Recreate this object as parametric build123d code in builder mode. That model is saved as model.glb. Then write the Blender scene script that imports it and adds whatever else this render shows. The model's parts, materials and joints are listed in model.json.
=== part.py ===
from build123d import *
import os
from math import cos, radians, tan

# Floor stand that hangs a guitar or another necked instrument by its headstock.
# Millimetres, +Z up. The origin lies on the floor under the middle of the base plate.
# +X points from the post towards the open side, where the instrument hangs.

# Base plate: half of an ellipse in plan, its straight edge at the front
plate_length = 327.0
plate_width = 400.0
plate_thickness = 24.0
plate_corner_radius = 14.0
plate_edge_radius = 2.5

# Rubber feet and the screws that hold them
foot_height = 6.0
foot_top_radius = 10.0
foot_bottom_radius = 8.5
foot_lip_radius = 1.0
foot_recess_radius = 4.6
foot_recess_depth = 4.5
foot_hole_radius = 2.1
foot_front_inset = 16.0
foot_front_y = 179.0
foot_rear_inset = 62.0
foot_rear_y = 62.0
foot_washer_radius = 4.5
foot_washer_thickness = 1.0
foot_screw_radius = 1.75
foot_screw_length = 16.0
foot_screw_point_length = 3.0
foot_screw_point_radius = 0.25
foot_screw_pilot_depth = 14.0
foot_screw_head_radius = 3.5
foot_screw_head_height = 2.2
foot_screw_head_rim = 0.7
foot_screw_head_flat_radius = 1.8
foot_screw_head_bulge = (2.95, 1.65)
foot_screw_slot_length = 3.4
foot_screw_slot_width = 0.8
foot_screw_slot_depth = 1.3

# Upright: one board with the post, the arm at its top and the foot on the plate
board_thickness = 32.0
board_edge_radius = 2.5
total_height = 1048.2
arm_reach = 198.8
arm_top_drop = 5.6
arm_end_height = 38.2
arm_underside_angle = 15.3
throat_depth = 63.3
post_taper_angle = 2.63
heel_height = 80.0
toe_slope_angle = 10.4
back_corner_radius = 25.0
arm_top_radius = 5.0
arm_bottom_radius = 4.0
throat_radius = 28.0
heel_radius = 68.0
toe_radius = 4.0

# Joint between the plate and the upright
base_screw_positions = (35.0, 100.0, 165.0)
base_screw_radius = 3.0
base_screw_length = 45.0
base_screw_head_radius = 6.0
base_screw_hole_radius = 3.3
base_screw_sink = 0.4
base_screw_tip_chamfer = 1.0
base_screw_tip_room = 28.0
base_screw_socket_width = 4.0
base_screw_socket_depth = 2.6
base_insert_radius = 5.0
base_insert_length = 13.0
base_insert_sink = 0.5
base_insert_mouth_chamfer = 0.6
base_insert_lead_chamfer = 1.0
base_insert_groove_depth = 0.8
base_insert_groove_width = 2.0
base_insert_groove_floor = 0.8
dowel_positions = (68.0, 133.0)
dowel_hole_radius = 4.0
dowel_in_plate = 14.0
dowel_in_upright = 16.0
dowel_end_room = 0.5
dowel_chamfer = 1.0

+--

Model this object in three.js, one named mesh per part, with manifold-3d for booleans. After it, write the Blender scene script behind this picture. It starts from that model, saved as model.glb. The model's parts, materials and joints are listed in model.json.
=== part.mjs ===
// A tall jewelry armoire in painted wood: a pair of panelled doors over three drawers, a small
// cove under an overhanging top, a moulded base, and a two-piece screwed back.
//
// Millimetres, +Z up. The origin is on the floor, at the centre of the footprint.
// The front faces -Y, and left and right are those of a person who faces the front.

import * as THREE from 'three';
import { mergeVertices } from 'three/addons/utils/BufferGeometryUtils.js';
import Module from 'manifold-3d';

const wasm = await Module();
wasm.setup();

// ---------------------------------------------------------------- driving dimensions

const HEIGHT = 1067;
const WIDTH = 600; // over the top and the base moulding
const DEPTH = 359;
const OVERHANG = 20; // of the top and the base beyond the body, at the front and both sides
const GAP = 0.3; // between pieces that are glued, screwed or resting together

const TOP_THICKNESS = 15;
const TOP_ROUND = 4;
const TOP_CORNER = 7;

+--

● Aim
Copy every line from the records above that contains the word "parts".

● Output below
Recreate this object as parametric build123d code in builder mode. That model is saved as model.glb. Then write the Blender scene script that imports it and adds whatever else this render shows. The model's parts, materials and joints are listed in model.json.
Model this object in three.js, one named mesh per part, with manifold-3d for booleans. After it, write the Blender scene script behind this picture. It starts from that model, saved as model.glb. The model's parts, materials and joints are listed in model.json.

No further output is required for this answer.